The Times says Foreign Secretary Jeremy Hunt is losing support to Environment Secretary Michael Gove in the Conservative leadership race "because MPs believe he is flip-flopping on a no-deal Brexit".

Mr Hunt is said to have "infuriated" Brexiteers who were considering him as a "safer" alternative to Boris Johnson and Dominic Raab - by warning that no-deal would be suicide for the Tories, after previously saying he would choose no-deal over no-Brexit.
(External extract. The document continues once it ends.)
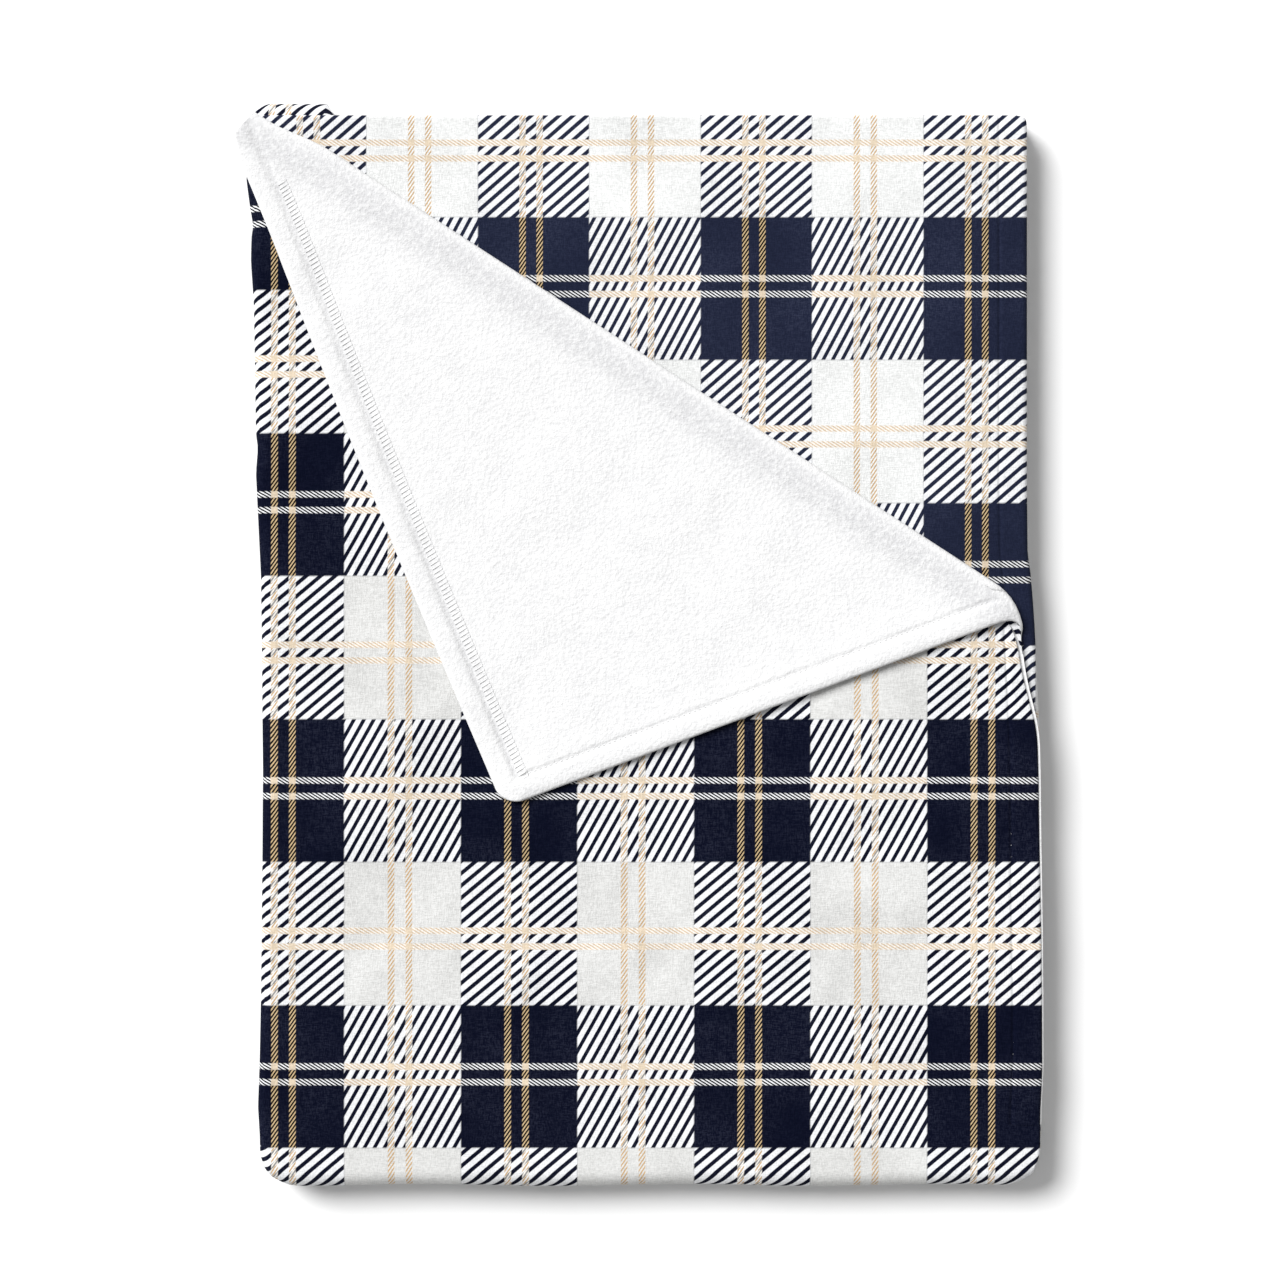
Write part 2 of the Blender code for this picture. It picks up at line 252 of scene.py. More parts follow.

An unnamed former Cabinet minister has told the paper that Mr Gove "is the coming figure for centrist MPs".

Another leadership contender, Sajid Javid, has set his stall out in the Sun - pledging to recruit an extra 20,000 police officers, and put bobbies on the beat "in every corner of the country".

Get news from the BBC in your inbox, each weekday morning

The home secretary tells the paper he's been fighting for more officers for the past year - and would put the money in to make it happen as prime minister.
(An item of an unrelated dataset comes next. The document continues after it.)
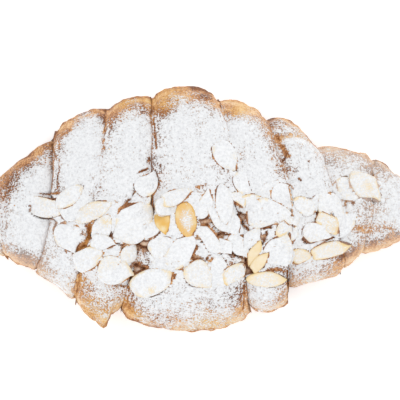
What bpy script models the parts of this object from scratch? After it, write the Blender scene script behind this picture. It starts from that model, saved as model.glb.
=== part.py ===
"""Almond croissant: rolled laminated dough, baked flat on a tray, with sliced almonds on its crest.

Run it with blender --background --python part.py, or from Blender's text editor.
Frame: +X runs along the roll, +Y points to its back and +Z up. The origin is at the centre of the
bounding box, on the plane that the croissant rests on. The object is one solid.
"""

from collections import namedtuple
from math import cos, pi, radians, sin, sqrt

import bpy
import numpy as np

MM = 0.001  # the tables below are in millimetres, and the meshes in metres

# Driving dimensions, in millimetres
HALF_LENGTH = 91.0  # from the middle to either tip
MIDLINE = 0.2  # how far the roll's own centre line lies behind the middle of its box
WAIST_SHARE = 0.33  # height of the widest line of a section, as a share of its top
TRAY_SINK = 1.2  # how far the round underside would reach below the tray that flattened it
TIP_HEIGHT = 9.0  # height of the two closed ends
GROOVE_DEPTH = 2.3  # how far a band dips where it tucks under its neighbour
GROOVE_REACH = 0.14  # share of the band that the dip takes
LIP_ROUND = 1.4  # rounding of the edge that a band shows over its neighbour
LIP_REACH = 0.12  # share of the band that the rounding takes
LIP_OVERHANG = 0.9  # how far that edge leans over the groove
OVERHANG_REACH = 0.2  # share of the band that leans with it
TUCK = 1.0  # how far the lower band slips under it
TUCK_REACH = 0.1  # share of the band that slips
LUMP = 0.55  # height of the broad unevenness of baked dough
SWELL_POWER = 2.4  # 2 is a parabola, and more is a flatter swell

# Section: superellipse powers of the domed top and of the flattened underside
DOME_POWER = 0.83
SOLE_POWER = 0.5

# One band of rolled dough. seam: x of its left seam at the front, front shoulder, crest, back
# shoulder and back. Each reach: its left end, its right end and the swell between them, measured
# from the centre line to the front and to the back, and from the tray to the top.
Band = namedtuple("Band", "seam front back top")
LEFT_TIP, RIGHT_TIP = (-HALF_LENGTH,) * 5, (HALF_LENGTH,) * 5
BANDS = (
    Band(LEFT_TIP, (19.0, 19.9, 0.0), (13.0, 13.5, 0.0), (19.0, 21.0, 0.0)),
    Band((-81.0, -81.6, -82.4, -82.4, -82.0), (20.3, 25.4, 0.8), (14.0, 28.9, 1.4), (23.0, 30.5, 2.0)),
    Band((-67.7, -64.8, -60.1, -60.3, -60.7), (26.9, 38.2, -1.6), (33.4, 41.2, 2.0), (33.5, 37.5, 2.0)),
    Band((-52.7, -50.6, -44.5, -39.3, -39.4), (39.6, 42.2, 1.8), (42.0, 46.3, 1.4), (39.5, 41.3, 1.6)),
    Band((-34.0, -29.8, -20.8, -19.9, -21.3), (42.6, 43.5, 6.8), (46.7, 45.9, 3.9), (43.2, 42.8, 2.2)),
    Band((20.6, 17.2, 15.8, 9.6, 6.6), (40.4, 39.2, 2.2), (44.9, 37.7, 2.7), (40.6, 38.6, 2.2)),
    Band((35.7, 35.0, 36.6, 28.9, 26.9), (33.0, 27.6, -1.0), (37.3, 27.4, 4.2), (36.3, 32.5, 2.2)),
    Band((57.8, 57.0, 53.4, 48.6, 45.8), (24.4, 20.3, 0.4), (26.0, 21.5, 1.6), (30.0, 25.0, 1.8)),
    Band((64.4, 66.0, 68.9, 70.5, 70.9), (18.9, 16.5, 0.0), (21.3, 12.0, 0.0), (23.0, 20.0, 0.0)),
)
LAST = len(BANDS) - 1
MIDDLE = 4  # the outermost turn of the roll, which laps over both of its neighbours

# The torn flap of dough at the front of one band: it grows to the right up to its corner, and stops short
EAR_BAND = 3
EAR_START, EAR_CORNER, EAR_END = 0.08, 0.68, 0.80
EAR_REACH = 5.2
# The crease near the back of one band, which climbs from its left seam to its right one
CREASE_BAND = 6
CREASE_START, CREASE_END, CREASE_HALF = radians(132), radians(153), radians(9)
CREASE_DEPTH = 1.4

# Resolution of the solid
BAND_STEPS = (0.0, 0.05, 0.14, 0.28, 0.45, 0.62, 0.80, 0.94, 1.0)
EAR_STEPS = (0.0, 0.05, 0.14, 0.26, 0.40, 0.54, 0.66, 0.71, 0.80, 0.94, 1.0)
TIP_STEPS = (0.0, 0.05, 0.16, 0.34, 0.58, 0.82, 1.0)
DOME_ROWS = 28
SOLE_ROWS = 6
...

"More police on the beat means less crime on the streets", he writes - prompting the Sun to suggest he is "flatly contradicting" Theresa May, after she "repeatedly denied funding cuts are to blame for the rise in serious violence".

John Bercow's pledge to stay on as Commons Speaker - despite previous expectations that he would leave the post this summer - is highlighted by the Guardian.

It thinks the clarification of his position "will enrage" hard-line Eurosceptics who believe he wants to thwart a no-deal Brexit - and be seen as a rebuke to Conservative leadership hopefuls such as Boris Johnson, who have said Britain must leave the EU by the end of October "no matter what".

The Daily Telegraph says the outgoing victims' commissioner is calling on courts and judges to be "more honest" about the length of sentences offenders will serve.

Lady Newlove is said to be concerned victims are losing confidence in the justice system, because they see "misleading" headline sentences, instead of being given a "realistic assessment" of how long a criminal will spend in jail.

The paper says her intervention comes amid calls for a rethink of early release and it suggests the Justice Secretary, David Gauke, "needs to address" the issue, as he attempts to reduce the prison population.

Image caption Author Naomi Wolf was challenged by broadcaster Matthew Sweet on BBC Radio 3 earlier this week

The Daily Telegraph reports that corrections are to be made to Naomi Wolf's latest book, after the American author was subjected to a "humiliating" interview on BBC Radio 3.

According to the paper's radio reviewer, Charlotte Runcie, the Free Thinking programme was "the scene of a bloody intellectual routing" - as its presenter, Matthew Sweet, argued Wolf had misunderstood a historical legal term, leading her to incorrectly identify cases in which she claimed gay men had been executed in Victorian England for sodomy.

Her thesis was disintegrating in real time, writes Runcie, creating "fist-chewing radio". Speaking afterwards at the Hay Festival, the author is said to have told fans to "hang on to your early edition copies - because they'll be collectors' items".

Image copyright Mogens Engelund
Image caption The Fortingall Yew has been calculated to be anywhere from 2,000 to 5,000 years old

Finally, the Daily Telegraph features a warning that Britain's oldest tree could be dead in 50 years - because tourists steal branches to keep as souvenirs.

Campaigners have warned that the Fortingall Yew in Perthshire has been "stressed" by visitors, even though it's surrounded by a cage for protection.

In a bid to keep the 5,000-year-old tree alive, seedlings from the yew are to be planted at various locations across Scotland, including at the Royal Botanic Garden in Edinburgh.